O globo, n. 31643, 26/03/2020. Especial Coronavírus, p. 14

 

Estudo indica avanço rápido em SP, Rio e Brasília

Ana Lucia Azevedo

26/03/2020

 

 

A Covid-19 avança mais depressa no Brasil do que a maioria das previsões indicava. As mais recentes análises da evolução da epidemia, apresentadas ontem, apontam uma situação gravíssima à medida que a pandemia se estabelece nas capitais e nos municípios do interior.

Análises do especialista em modelagem computacional Domingos Alves, líder do Laboratório de Inteligência em Saúde (LIS) da Faculdade de Medicina de Ribeirão Preto, da Universidade de São Paulo (USP), que trabalha com vários pesquisadores de universidades no Brasil, indicam que nas cidades de São Paulo, Rio de Janeiro e Brasília o vírus se propaga mais rapidamente do que se projetava há 20 dias.

Somadas, as três poderiam chegar a 16 mil casos já na próxima semana. Porém, medidas de isolamento social podem reduzir esse número.

“Estamos vivendo uma crise sem precedentes na saúde pública mundial. As medidas restritivas adotadas em diversos países baseadas nos estudos científicos vêm dando resultados concretos. Acreditem na ciência! Ela pode nos ajudar a reduzir o sofrimento e salvar vidas. Permaneçam em casa”, diz um artigo também divulgado ontem e assinado por alguns dos mais respeitados e experientes especialistas em saúde do país.

O texto é assinado por Afrânio Kritski (UFRJ), Domingos Alves (USP), Guilherme Werneck (UFRJ), Mauro Sanchez (UnB), Rafael Galilez (UFRJ), Roberto Medronho (UFRJ) e Ivan Zimmermann (UnB).

Segundo o Ministério da Saúde, o número de pessoas diagnosticadas no Brasil subiu para 2.555, e o total de mortes chega a 59. Das 13 novas mortes registradas ontem, três são as primeiras fora do Sudeste: uma no Amazonas, uma em Pernambuco e uma no Rio Grande do Sul. O Rio de Janeiro é o segundo estado com mais casos e mortes, após São Paulo.

EIXOS DE DISSEMINAÇÃO

A projeção mostra que São Paulo, Rio de Janeiro e Brasília atuam como eixos de disseminação para outras partes do país. O cenário atual sugere que estamos à frente de uma situação de gravidade sem precedentes na história recente do Brasil, destacam os cientistas.

Os pesquisadores chamam a atenção para o fato de Brasília, apesar de ter um número menor de casos em relação a São Paulo, apresenta um risco de infecção maior quando se leva em consideração o tamanho da população que pode contrair a infecção, e não apenas a contagem de casos.

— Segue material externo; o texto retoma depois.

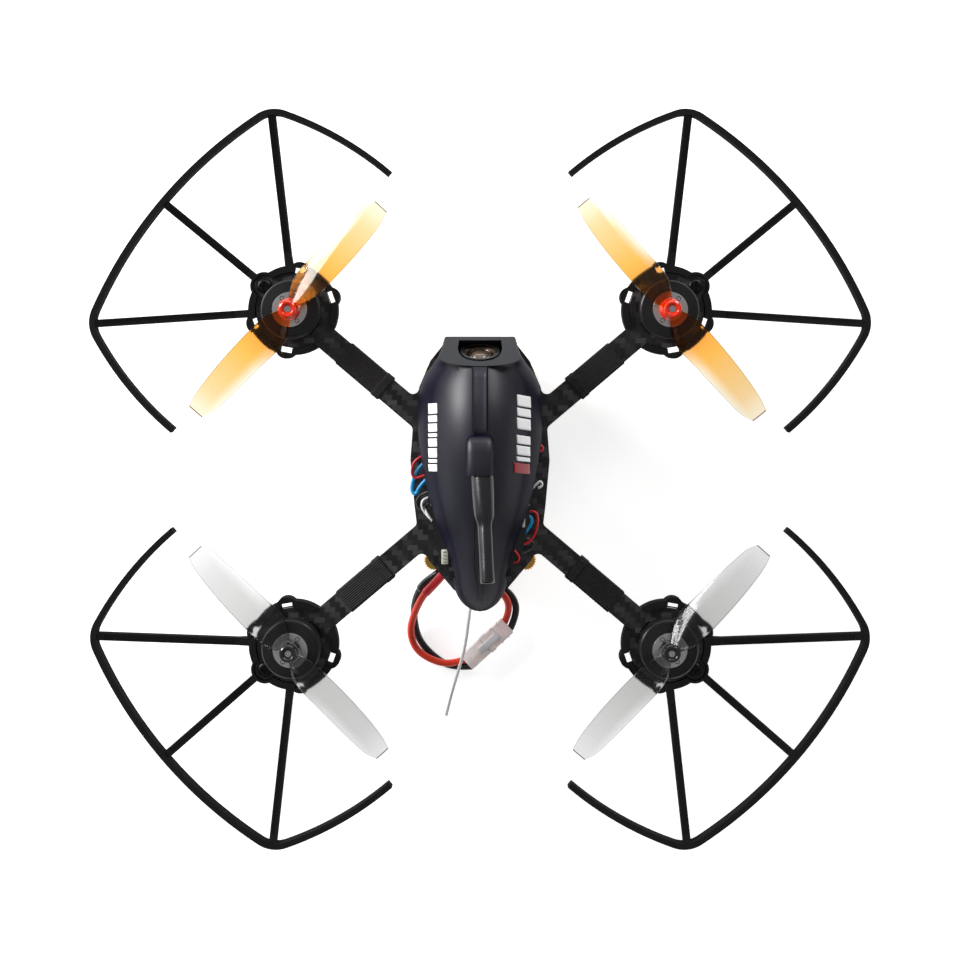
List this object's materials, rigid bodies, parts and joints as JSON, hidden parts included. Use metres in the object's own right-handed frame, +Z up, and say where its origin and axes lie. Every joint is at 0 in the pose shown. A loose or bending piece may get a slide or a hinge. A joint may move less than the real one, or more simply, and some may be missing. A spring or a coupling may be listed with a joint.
{
  "type": "fpv racing drone",
  "caption": "Palm-sized racing quadcopter with moulded canopy, tilting nose camera, corner propeller guards, wrapped carbon arms and a battery pigtail.",
  "frame": {"origin": "on the ground below the middle of the four motor axes", "axes": "+Z up, +Y forward where the camera looks, +X to the drone's right"},
  "size_m": [0.1846, 0.1754, 0.0518],
  "materials": {
    "carbon_plate": "satin woven carbon laminate",
    "brass_standoff": "gold-coloured, turned",
    "black_screw": "black oxide",
    "rubber_foot": "matt",
    "battery_wrap": "shrink-wrapped film",
    "strap_webbing": "woven",
    "motor_black": "satin anodised",
    "bearing_steel": "bright",
    "stator_lacquer": "lacquered laminations",
    "copper_wire": "enamelled copper",
    "orange_prop": "translucent moulded",
    "clear_prop": "clear moulded",
    "guard_plastic": "satin moulded",
    "wire_insulation": "smooth",
    "wrap_tape": "satin heat-shrink",
    "canopy_shell": "satin moulded",
    "board_laminate": "solder mask",
    "chip_black": "moulded",
    "cream_plastic": "moulded nylon",
    "camera_black": "satin",
    "lens_glass": "coated",
    "red_silicone": "silicone",
    "black_silicone": "silicone",
    "white_coax": "smooth"
  },
  "bodies": {
    "airframe": {"antenna_sleeve": "wrap_tape", "arm_tapes": "wrap_tape", "battery_pack": "battery_wrap", "battery_strap": "strap_webbing", "board_chips": "chip_black", "board_posts": "brass_standoff", "camera_cradle": "camera_black", "canopy": "canopy_shell", "canopy_screws": "black_screw", "deck_screws": "black_screw", "deck_standoffs": "brass_standoff", "flight_board": "board_laminate", "guard_fl": "guard_plastic", "guard_fr": "guard_plastic", "guard_rl": "guard_plastic", "guard_rr": "guard_plastic", "guard_screws": "black_screw", "lead_black": "black_silicone", "lead_clamp": "chip_black", "lead_red": "red_silicone", "lead_sleeves": "wrap_tape", "lead_socket": "cream_plastic", "lower_deck": "carbon_plate", "main_plate": "carbon_plate", "motor_bases": "motor_black", "motor_bearings": "bearing_steel", "motor_screws": "black_screw", "motor_wires": "wire_insulation", "pack_lead_black": "black_silicone", "pack_lead_red": "red_silicone", "pack_plug": "cream_plastic", "receiver_antenna": "white_coax", "rubber_feet": "rubber_foot", "signal_wires": "wire_insulation", "stator_cores": "stator_lacquer", "stator_windings": "copper_wire", "vtx_antenna": "black_silicone", "vtx_board": "board_laminate", "wire_connector": "cream_plastic"},
    "rotor_fl": {"bell_fl": "motor_black", "magnets_fl": "bearing_steel", "rotor_shaft_fl": "bearing_steel", "propeller_fl": "orange_prop"},
    "rotor_fr": {"bell_fr": "motor_black", "magnets_fr": "bearing_steel", "rotor_shaft_fr": "bearing_steel", "propeller_fr": "orange_prop"},
    "rotor_rl": {"bell_rl": "motor_black", "magnets_rl": "bearing_steel", "rotor_shaft_rl": "bearing_steel", "propeller_rl": "clear_prop"},
    "rotor_rr": {"bell_rr": "motor_black", "magnets_rr": "bearing_steel", "rotor_shaft_rr": "bearing_steel", "propeller_rr": "clear_prop"},
    "camera": {"camera_body": "camera_black", "camera_lens": "camera_black", "camera_glass": "lens_glass", "camera_screws": "black_screw"}
  },
  "joints": [
    {"name": "rotor_fl_spin", "type": "hinge", "parent": "airframe", "child": "rotor_fl", "pos_m": [-0.045, 0.0404, 0.022], "axis": [0, 0, 1], "continuous": true},
    {"name": "rotor_fr_spin", "type": "hinge", "parent": "airframe", "child": "rotor_fr", "pos_m": [0.045, 0.0404, 0.022], "axis": [0, 0, 1], "continuous": true},
    {"name": "rotor_rl_spin", "type": "hinge", "parent": "airframe", "child": "rotor_rl", "pos_m": [-0.045, -0.0404, 0.022], "axis": [0, 0, 1], "continuous": true},
    {"name": "rotor_rr_spin", "type": "hinge", "parent": "airframe", "child": "rotor_rr", "pos_m": [0.045, -0.0404, 0.022], "axis": [0, 0, 1], "continuous": true},
    {"name": "camera_tilt", "type": "hinge", "parent": "airframe", "child": "camera", "pos_m": [0, 0.02335, 0.0306], "axis": [1, 0, 0], "range_deg": [-12, 3]}
  ]
}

Considerando não apenas o número de casos confirmados de Covid-19, mas o risco inerente à população de cada cidade, as projeções indicam que o número de casos em Brasília poderá, nas próximas semanas, superar o registrado em São Paulo, com mais de 10 mil pessoas infectadas.

Um relatório do grupo de pesquisa da EMAp/FGV e Fiocruz reforça o papel das cidades na dispersão. Esse trabalho identifica que a alta conectividade aérea das capitais São Paulo e Rio de Janeiro coloca essas cidades como polos de disseminação.

Segundo esse estudo, os centros urbanos das regiões Sul e Sudeste, além de Recife e Salvador, têm grande probabilidade de acumular casos graves em curto prazo.

Domingos Alves explica que as projeções se baseiam nos dados disponíveis até o momento, e que podem ser revisadas à medida que novas informações se tornem acessíveis.

Os pesquisadores salientam que é estratégico para os gestores locais e para a população conhecer a progressão do número de casos confirmados, suspeitos, mortes e de pessoas que se recuperaram, em nível municipal e estadual.

Eles destacam que “é fundamental que o governo federal mantenha o acesso de informações da Covid-19, suspenso desde 21 de março , de modo que as universidades, institutos de pesquisa e organizações das Forças Armadas possam auxiliar no monitoramento da transmissão da Covid-19 e informar aos gestores e à população geral sobre as perspectivas futuras e a revisão de medidas de combate”.

Frisam que “qualquer atraso na implementação das ações pode implicar em repercussões muito graves, com número crescente de óbitos e aumento substancial da dificuldade para controle da transmissão. Por isso, é fundamental que todos fiquem em casa. Reiteramos a importância da ciência para a manutenção da vida humana”.